Nei media, la parte del leone la fa come sempre la pubblicità, che pesa per il 49%, mentre il 37% arriva dalla vendita di servizi e il 14% da canone e contributi pubblici. Corre internet, col +15%, tiene la radio, con un +0,8%. La nota dolente è quella di giornali. «La stampa – spiega il presidente dell’Agcom Angelo Cardani – è il settore che evidenzia i segnali di maggiore sofferenza». I quotidiani continuano a mostrare il declino strutturale – si legge nella relazione -. I ricavi complessivi subiscono una contrazione pari al 6,6%, con una riduzione maggiore dei ricavi pubblicitari (-7,7%) rispetto a quelli derivanti da vendita di copie, inclusi i collaterali (-6%), ipotizzando invariati i contributi e le provvidenze.

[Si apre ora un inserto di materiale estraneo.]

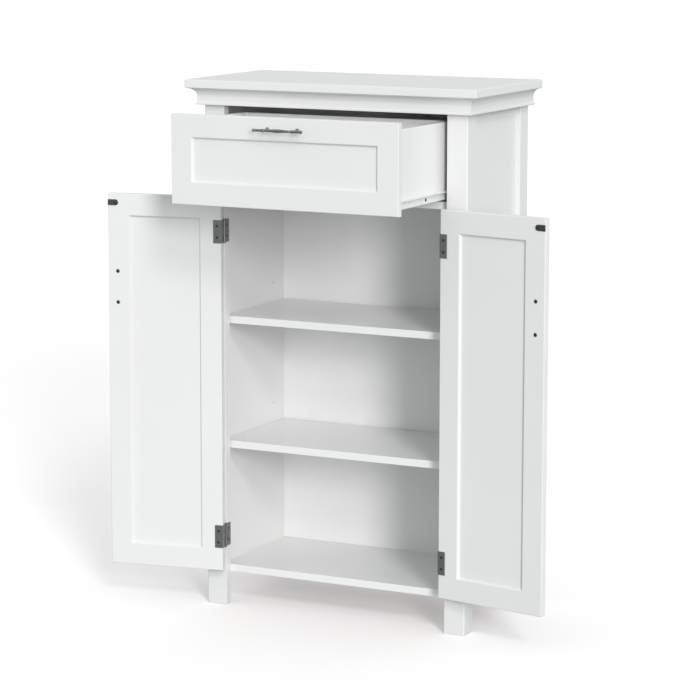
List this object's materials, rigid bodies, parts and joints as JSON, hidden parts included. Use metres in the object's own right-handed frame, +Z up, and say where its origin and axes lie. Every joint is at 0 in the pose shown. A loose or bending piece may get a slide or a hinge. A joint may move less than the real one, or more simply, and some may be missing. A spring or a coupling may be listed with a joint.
{
  "type": "storage cabinet",
  "caption": "Free-standing white cabinet on post legs: a framed drawer above a pair of framed hinged doors, loose shelves inside and a crown moulding under an overhanging top.",
  "frame": {"origin": "on the floor, under the middle of the box that the object fills as it rests, with its drawer out and its doors open", "axes": "+Z up, +Y from the front to the back, +X to the right as seen from the front"},
  "size_m": [0.9662, 0.5325, 1.08],
  "materials": {
    "white_paint": "satin white paint on fibreboard",
    "white_foil": "white foil on fibreboard, fine texture",
    "rail_coating": "white epoxy coat",
    "hinge_steel": "dark satin",
    "strike_steel": "dark ribbed plate",
    "screw_steel": "dark zinc",
    "pin_zinc": "zinc plated",
    "handle_chrome": "polished",
    "roller_nylon": "moulded nylon",
    "catch_plastic": "moulded"
  },
  "bodies": {
    "cabinet": {"top_board": "white_paint", "crown_front": "white_paint", "crown_left": "white_paint", "crown_right": "white_paint", "top_rail": "white_paint", "front_stile_left": "white_paint", "front_stile_right": "white_paint", "side_stile_front_left": "white_paint", "side_stile_front_right": "white_paint", "side_stile_back_left": "white_paint", "side_stile_back_right": "white_paint", "side_panel_left": "white_paint", "side_panel_right": "white_paint", "back_panel": "white_foil", "bottom_board": "white_foil", "divider_board": "white_foil", "shelf_lower": "white_foil", "shelf_upper": "white_foil", "shelf_pins": "pin_zinc", "rail_blocks": "white_foil", "slide_rail_left": "rail_coating", "slide_rail_right": "rail_coating", "door_catches": "catch_plastic", "hinge_post_leaves_left": "hinge_steel", "hinge_post_leaves_right": "hinge_steel", "cabinet_screws": "screw_steel"},
    "drawer": {"drawer_stile_left": "white_paint", "drawer_stile_right": "white_paint", "drawer_rail_top": "white_paint", "drawer_rail_bottom": "white_paint", "drawer_panel": "white_paint", "drawer_side_left": "white_foil", "drawer_side_right": "white_foil", "drawer_back": "white_foil", "drawer_base": "white_foil", "drawer_runners": "rail_coating", "drawer_handle": "handle_chrome", "drawer_screws": "screw_steel"},
    "left_door": {"left_door_stile_hinge": "white_paint", "left_door_stile_free": "white_paint", "left_door_rail_top": "white_paint", "left_door_rail_bottom": "white_paint", "left_door_panel": "white_paint", "left_door_hinge_leaves": "hinge_steel", "left_door_handle": "handle_chrome", "left_door_strike_plate": "strike_steel", "left_door_screws": "screw_steel"},
    "right_door": {"right_door_stile_hinge": "white_paint", "right_door_stile_free": "white_paint", "right_door_rail_top": "white_paint", "right_door_rail_bottom": "white_paint", "right_door_panel": "white_paint", "right_door_hinge_leaves": "hinge_steel", "right_door_handle": "handle_chrome", "right_door_strike_plate": "strike_steel", "right_door_screws": "screw_steel"},
    "front_roller_left": {"front_roller_left": "roller_nylon"},
    "front_roller_right": {"front_roller_right": "roller_nylon"},
    "rear_roller_left": {"rear_roller_left": "roller_nylon"},
    "rear_roller_right": {"rear_roller_right": "roller_nylon"}
  },
  "joints": [
    {"name": "drawer_slide", "type": "slide", "parent": "cabinet", "child": "drawer", "axis": [0, -1, 0], "range_m": [-0.212, 0.005]},
    {"name": "left_door_hinge", "type": "hinge", "parent": "cabinet", "child": "left_door", "pos_m": [-0.2446, -0.03175, 0.077], "axis": [0, 0, -1], "range_deg": [-169.5, 10]},
    {"name": "right_door_hinge", "type": "hinge", "parent": "cabinet", "child": "right_door", "pos_m": [0.2446, -0.03175, 0.077], "axis": [0, 0, 1], "range_deg": [-169.5, 10]},
    {"name": "front_roller_left_spin", "type": "hinge", "parent": "cabinet", "child": "front_roller_left", "pos_m": [-0.24, -0.00275, 0.8708], "axis": [1, 0, 0], "range_deg": [-2044, 60]},
    {"name": "front_roller_right_spin", "type": "hinge", "parent": "cabinet", "child": "front_roller_right", "pos_m": [0.24, -0.00275, 0.8708], "axis": [1, 0, 0], "range_deg": [-2044, 60]},
    {"name": "rear_roller_left_spin", "type": "hinge", "parent": "drawer", "child": "rear_roller_left", "pos_m": [-0.24, 0.01625, 0.87], "axis": [1, 0, 0], "range_deg": [-2044, 60]},
    {"name": "rear_roller_right_spin", "type": "hinge", "parent": "drawer", "child": "rear_roller_right", "pos_m": [0.24, 0.01625, 0.87], "axis": [1, 0, 0], "range_deg": [-2044, 60]}
  ],
  "couplings": [
    {"joint": "front_roller_left_spin", "follows": "drawer_slide", "rad_per_m": 166.67},
    {"joint": "front_roller_right_spin", "follows": "drawer_slide", "rad_per_m": 166.67},
    {"joint": "rear_roller_left_spin", "follows": "drawer_slide", "rad_per_m": 166.67},
    {"joint": "rear_roller_right_spin", "follows": "drawer_slide", "rad_per_m": 166.67}
  ]
}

«Il settore – sottolinea Cardani – registra una perdita complessiva dei ricavi negli ultimi cinque anni, non solo pubblicitari ma anche derivanti e dalla vendita delle copie (-24%)», il che ha provocato «un netto scivolamento della professione verso la precarizzazione».
Al contrario, torna a crescere il settore televisivo, i cui ricavi sono passati dai 7,83 miliardi del 2015 agli 8,36 miliardi del 2016, arrivando a toccare livelli analoghi al 2012 dopo cinque anni di calo. La raccolta pubblicitaria rappresenta oltre il 40% del totale (pari a circa 3,5 miliardi, legati per il 90% alla tv in chiaro), seguita dalla vendita di offerte televisive (36%), in calo di 2 punti percentuali a favore dei fondi pubblici (canone Rai, convenzioni e provvidenze pubbliche), pari al 23%.
Ma se internet è l’area che mostra la maggiore dinamicità, è anche quella su cui bisogna intervenire più in fretta, sottolinea Cardani, che spinge per una legge che limiti lo strapotere di Facebook e Google. Il caso delle fake news, dice, «depone a favore di un intervento normativo la preoccupazione per l’eccessivo potere delle piattaforme online. Ci si chiede, infatti, come sia possibile fidarsi della promessa dei colossi del web di sviluppare algoritmi finalizzati a rimuovere le informazioni false e virali sequesti stessi colossi sono anche i principali”utilizzatori” gratuiti dell’informazione».